Step 2: Determine the Direction of $\widehat{n}$ using Cross Product A vector that is perpendicular to two non-parallel vectors must be parallel to their cross product. Therefore, $\widehat{n}$ is parallel to $\overrightarrow{u} \times \overrightarrow{v}$. Given $\overrightarrow{u} = \widehat{i} + \widehat{j}$ and $\overrightarrow{v} = \widehat{i} - \widehat{j}$. We calculate the cross product: $\overrightarrow{u} \times \overrightarrow{v} = (\widehat{i} + \widehat{j}) \times (\widehat{i} - \widehat{j})$ $\overrightarrow{u} \times \overrightarrow{v} = (\widehat{i} \times \widehat{i}) - (\widehat{i} \times \widehat{j}) + (\widehat{j} \times \widehat{i}) - (\widehat{j} \times \widehat{j})$ Using the properties $\widehat{i} \times \widehat{i} = \vec{0}$, $\widehat{j} \times \widehat{j} = \vec{0}$, $\widehat{i} \times \widehat{j} = \widehat{k}$, and $\widehat{j} \times \widehat{i} = -\widehat{k}$: $\overrightarrow{u} \times \overrightarrow{v} = \vec{0} - \widehat{k} - \widehat{k} - \vec{0}$ $\overrightarrow{u} \times \overrightarrow{v} = -2\widehat{k}$ This vector, $-2\widehat{k}$, points in the direction of $\widehat{n}$.

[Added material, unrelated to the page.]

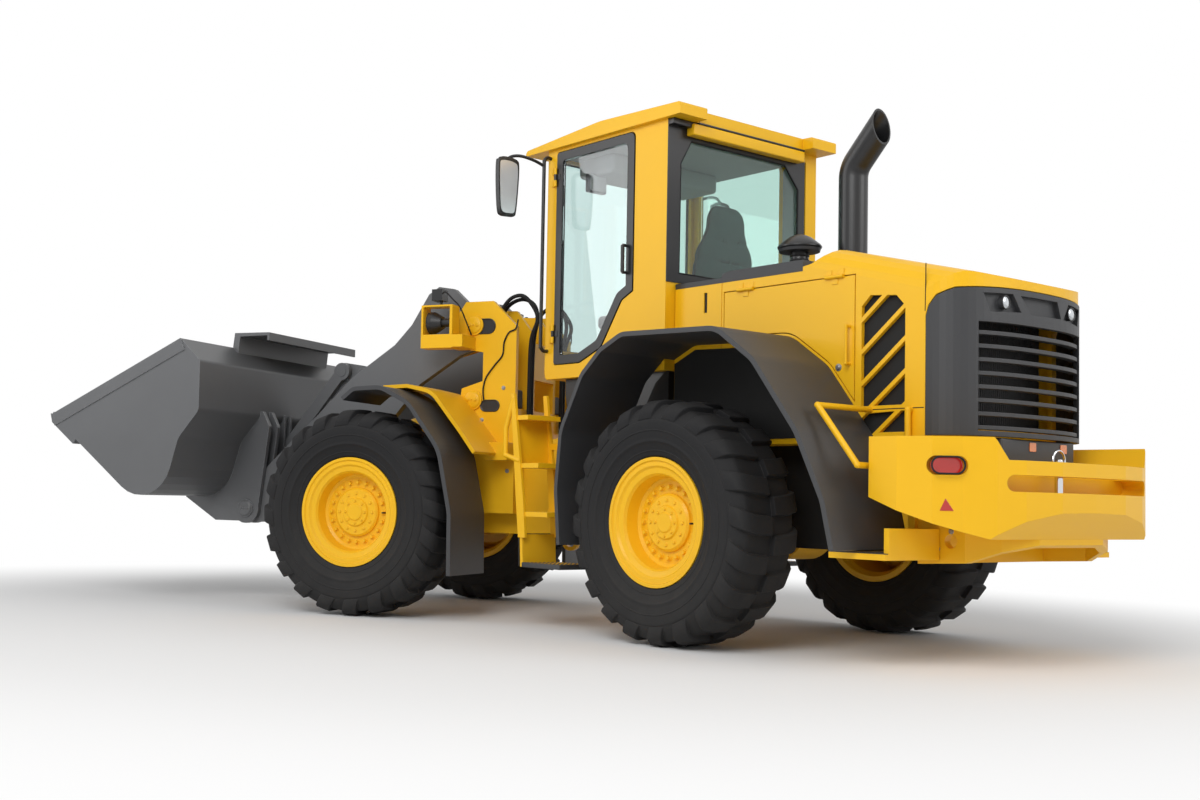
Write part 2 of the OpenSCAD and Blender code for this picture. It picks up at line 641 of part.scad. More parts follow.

Step 3: Calculate the Magnitude of the Cross Product To find the unit vector $\widehat{n}$, we need to normalize the vector $\overrightarrow{u} \times \overrightarrow{v}$ by dividing it by its magnitude. $|\overrightarrow{u} \times \overrightarrow{v}| = |-2\widehat{k}| = \sqrt{0^2 + 0^2 + (-2)^2} = \sqrt{4} = 2$

Step 4: Form the Unit Vector $\widehat{n}$ Now we can find $\widehat{n}$ by dividing the cross product vector by its magnitude. There are two possible unit vectors, pointing in opposite directions. We can choose either one, as the final answer involves a magnitude. $\widehat{n} = \frac{\overrightarrow{u} \times \overrightarrow{v}}{|\overrightarrow{u} \times \overrightarrow{v}|} = \frac{-2\widehat{k}}{2} = -\widehat{k}$ Alternatively, we could have chosen $\widehat{n} = \widehat{k}$.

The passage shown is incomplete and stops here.